In May 1997, then-attorney general Elyakim Rubinstein drafted an opinion stating that the Har Hemed settlement in the northern West Bank was illegal. In November 1998, the Interior Ministry allocated NIS 250,000 to "a new neighborhood for Har Hemed." The Housing Ministry allocated NIS 150,000, and the World Zionist Organization allocated NIS 125,000.

In May of the same year, Rubinstein had written to the Central Command's top officer that "the rule of law is being trampled upon and scorned." He demanded immediate steps be taken to evict settlers who had trespassed onto Palestinian lands, saying that the trespassers could be evicted by force if the trespass was "fresh," but that delays would enable the trespassers to claim they were immune to such evictions.

In June 2003, Rubinstein sent a circular to government ministries demanding they cease transferring funds for illegal construction activity in the territories.
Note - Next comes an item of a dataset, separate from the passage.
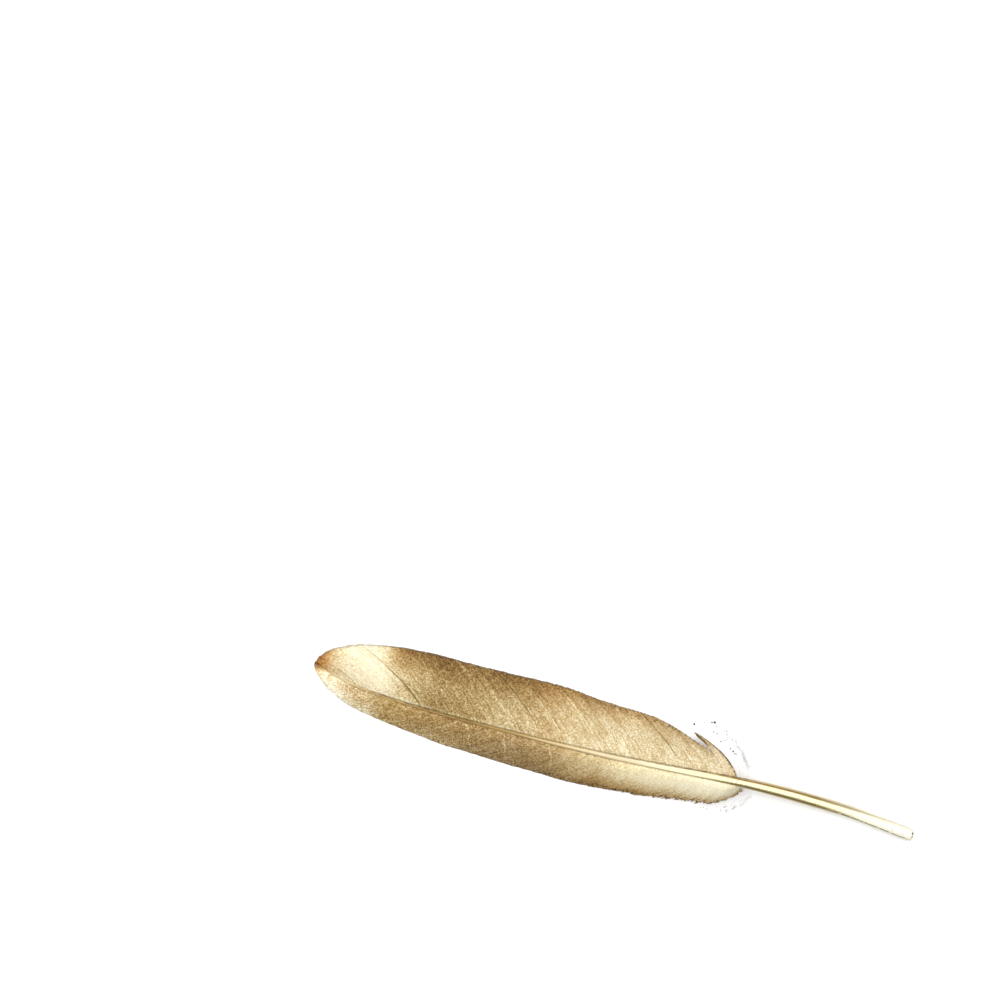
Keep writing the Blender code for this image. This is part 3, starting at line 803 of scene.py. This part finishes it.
# The down
# Wisps of soft barbs grow below both vanes and curl round them. The paint hardly reached them, so they stay
# pale, apart from specks of it that dried on their fine side strands; their grey is partly painted shade.
down_bulge = ((120, 0.27), (130, 0.27))
broad_down_barbs = ((124.4, 109.0, 14.0), (124.9, 112.0, 15.4), (125.4, 116.6, 14.4), (125.9, 121.2, 11.4),
                    (126.4, 124.8, 7.6))
narrow_down_barbs = ((128.4, 127.2, -5.2), (128.0, 124.5, -7.6), (127.6, 120.5, -9.2), (127.2, 116.0, -9.6))
broad_down_lift = ((108, 0.5), (125, 1.8))
narrow_down_lift = ((116, 0.5), (128, 1.6))
strand_rows = 22
strand_radius = 0.032 * MM
strand_turns = (0, 4.189, 2.094)  # a strand's three sides in radians, in the order that turns its faces out
strand_sink = 0.15 * MM  # the down lies this much below the vanes' own curve
strand_wave_up, strand_wave_aside = 0.12 * MM, 0.16 * MM
side_strand_radius = 0.022 * MM
side_strand_length = 1.8 * MM
side_strand_rows = 5
side_strands = 56  # on each strand
bead_chance, bead_chance_gain = 0.07, 0.12  # on a side strand near the shaft, and how much more further out
hanging_rows, hanging_sag = 6, 0.15 * MM
bead_radius = 0.13 * MM
# Bigger beads that hang on strands of their own: station, side and radius
broad_down_beads = ((113.6, 15.2, 0.46), (112.9, 15.0, 0.28), (108.2, 13.1, 0.38), (113.9, 12.5, 0.25),
                    (115.0, 12.4, 0.24), (116.6, 10.6, 0.28), (119.7, 9.4, 0.25), (120.6, 8.9, 0.32),
                    (121.2, 8.4, 0.26), (110.9, 14.3, 0.16), (118.2, 11.6, 0.15))
narrow_down_beads = ((122.0, -8.1, 0.18), (125.2, -6.9, 0.16), (118.0, -8.9, 0.16))


def strand(path, radius):
    """Points of a three-sided tube along a path that thins to its end."""
    ahead = np.gradient(path, axis=0)
    ahead /= np.linalg.norm(ahead, axis=1, keepdims=True)
    sideways = np.cross(ahead, (0, 0, 1))
    sideways /= np.linalg.norm(sideways, axis=1, keepdims=True)
    upright = np.cross(sideways, ahead)
    thin = radius * np.linspace(1, 0.6, len(path))[:, None]
    ring = [path + thin * (sideways * math.cos(a) + upright * math.sin(a)) for a in strand_turns]
    return np.stack(ring, axis=1)


def down_material():
    material, tree, shader = new_material("down", 0.0, 0.85)
    soft = noise_in_space(tree, scale=300.0, detail=3.0)
    # Grey of the down: its pale colour, partly darkened as painted shade on the fine strands
    pale = ramp(tree, soft, ((0.35, (0.30, 0.29, 0.29)), (0.65, (0.60, 0.58, 0.57))))
    colour = blend_colours(tree, mark(tree, "bead"), pale, (0.07, 0.045, 0.03, 1))
    rough = ramp(tree, soft, ((0.3, 0.9), (0.7, 0.7)))
    finish_with(tree, shader, colour, rough, soft, 0.01 * MM, 0.3)
    return material


# A small eight-sided bead
bead_corners = np.array([(1, 0, 0), (0, 1, 0), (-1, 0, 0), (0, -1, 0), (0, 0, 0.8), (0, 0, -0.8)])
bead_faces = [(0, 1, 4), (1, 2, 4), (2, 3, 4), (3, 0, 4), (1, 0, 5), (2, 1, 5), (3, 2, 5), (0, 3, 5)]


def down_tuft(name, barbs, lift, node, material, strands, beads, seed):
    """One mesh of curling strands with finer ones along both sides, and beads of paint dried on some."""
    draw = np.random.default_rng(seed)
    low, high = sorted((barbs[0][0] * MM, barbs[-1][0] * MM))
    roots = np.linspace(low, high, strands)
    share = np.linspace(0, 1, strand_rows)
    lines = barb_lines(sorted(barbs, reverse=True), roots, share, down_bulge)
    height = drooping(roots, lines[:, -1, 0], lift, share[None]) - strand_sink
    wave = np.sin(share[None] * draw.uniform(5, 11, (strands, 1)) + draw.uniform(0, 6.3, (strands, 1)))
    height += wave * strand_wave_up * share[None]
    middle = place(lines[..., 0], lines[..., 1] + strand_wave_aside * wave * share[None], height)
    points, faces, marks, first = [], [], [], 0

    def take(new_points, new_faces, is_bead):
        nonlocal first
        points.append(new_points.reshape(-1, 3))
        marks.append(np.full(len(points[-1]), is_bead))
        faces.extend(tuple(i + first for i in face) for face in new_faces)
        first += len(points[-1])

    for path in middle:
        take(strand(path, strand_radius), tube_faces(len(path), 3), 0.0)
        for _ in range(side_strands):
            spot = len(path) * draw.uniform(0.1, 1) ** 0.45 - 1.01
            i = int(spot)
            start = path[i] + (path[i + 1] - path[i]) * (spot - i)
            ahead = path[i + 1] - path[i]
            ahead /= np.linalg.norm(ahead)
            out = np.array((-ahead[1], ahead[0], 0)) * draw.choice((-1, 1))
            t = np.linspace(0, 1, side_strand_rows)[:, None]
            reach = side_strand_length * draw.uniform(0.5, 1) * (1 - 0.5 * spot / len(path))
            bend = ahead * t * reach * 0.8 + out * np.sqrt(t) * reach * 0.5
            side_path = start + bend + np.array((0, 0, 1)) * (t ** 2) * draw.normal(0, 0.12) * MM
            take(strand(side_path, side_strand_radius), tube_faces(side_strand_rows, 3), 0.0)
            if draw.uniform() < bead_chance + bead_chance_gain * (spot / len(path)) ** 2:
                take(side_path[-2] + bead_radius * draw.uniform(0.5, 1.3) * bead_corners, bead_faces, 1.0)
    for station, side, radius in beads:
        spot = place(station * MM, side * MM, 0)
        away = np.linalg.norm((middle - spot)[..., :2].reshape(-1, 2), axis=1)
        nearest = middle.reshape(-1, 3)[np.argmin(away)]
        t = np.linspace(0, 1, hanging_rows)[:, None]
        spot[2] = nearest[2]
        hanging = nearest + (spot - nearest) * t + hanging_sag * np.sin(math.pi * t) * np.array((1, 1, 0))
        take(strand(hanging, side_strand_radius), tube_faces(hanging_rows, 3), 0.0)
        take(spot + radius * MM * bead_corners, bead_faces, 1.0)
    piece = new_piece(name, np.concatenate(points), faces, material,
                      {"bead": np.concatenate(marks)})
    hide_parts(node)


down = down_material()
down_tuft("broad_side_down_strands", broad_down_barbs, broad_down_lift, "broad_side_down", down, 8,
          broad_down_beads, 21)
down_tuft("narrow_side_down_strands", narrow_down_barbs, narrow_down_lift, "narrow_side_down", down, 5,
          narrow_down_beads, 22)

# The table and the light
# The feather lies on a plain pale table under a broad soft light overhead, with a stronger soft light beyond
# its broad side. The camera looks straight down.
frame_width = 282.3 * MM  # what the picture takes in
lens, sensor = 85.0, 36.0
vane_height = 3 * MM  # the camera's distance is measured from here
table_size = 3.0
view_turn = math.radians(16.01)
view_centre = (-50.2 * MM, 57.6 * MM)

bpy.ops.mesh.primitive_plane_add(size=table_size)
floor = bpy.context.object
floor.name = "table"
floor_material, _, floor_shader = new_material("table_white", 0.0, 0.8)
floor_shader.inputs["Base Color"].default_value = (0.84, 0.832, 0.82, 1)
floor.data.materials.append(floor_material)


def soft_light(name, place_at, aim, size, radiance):
    """A square area light of this size that looks equally bright from everywhere."""
    data = bpy.data.lights.new(name, "AREA")
    data.size = size
    data.energy = radiance * math.pi * size * size
    lamp = bpy.data.objects.new(name, data)
    lamp.location = place_at
    direction = np.array(aim) - np.array(place_at)
    lamp.rotation_euler = Vector(direction).to_track_quat("-Z", "Y").to_euler()
    lamp.visible_camera = False
    bpy.context.scene.collection.objects.link(lamp)


soft_light("overhead_softbox", (0.0, 0.12, 1.1), (0, 0, 0), 2.2, 2.4)
soft_light("far_side_softbox", (-0.5, 0.9, 1.0), (0, 0, 0), 0.7, 5.0)

world = bpy.data.worlds.new("studio")
world.use_nodes = True
world.node_tree.nodes["Background"].inputs["Color"].default_value = (0.95, 0.96, 1.0, 1)
world.node_tree.nodes["Background"].inputs["Strength"].default_value = 0.2
bpy.context.scene.world = world
bpy.context.scene.view_settings.view_transform = "Standard"

camera_data = bpy.data.cameras.new("camera")
camera_data.lens, camera_data.sensor_width = lens, sensor
camera = bpy.data.objects.new("camera", camera_data)
camera.location = (*view_centre, frame_width * lens / sensor + vane_height)
camera.rotation_euler = (0, 0, view_turn)
bpy.context.scene.collection.objects.link(camera)
bpy.context.scene.camera = camera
In the summer of 1999, Col. Shlomo Politus, the legal advisor of the Civil Administration, wrote that the matter of mobile homes being stationed in unauthorized sites - the first stage in the establishment of an outpost - "creates the impression that the right hand of the authorities in the region does not know what the left hand is doing."

Politus said that in some cases, settlers surprised administration officials who arrived with eviction orders by showing the officers letters signed by the head of infrastructure - Blumenthal - and that dozens of mobile homes were stationed in the territories on the basis of approval by the general of the command, without anything being done to enforce the law.

The Sasson report also confirms the findings of the State Comptroller in his 2003 report, in which the defense minister and his advisor on settlements are said to have either actively or passively enabled the transfer of mobile homes to new outpost sites.

Sasson also confirms the comptroller's findings that funds sent to settlements for security, road paving, electricity and water, lighting and other infrastructure needs went to illegal outposts.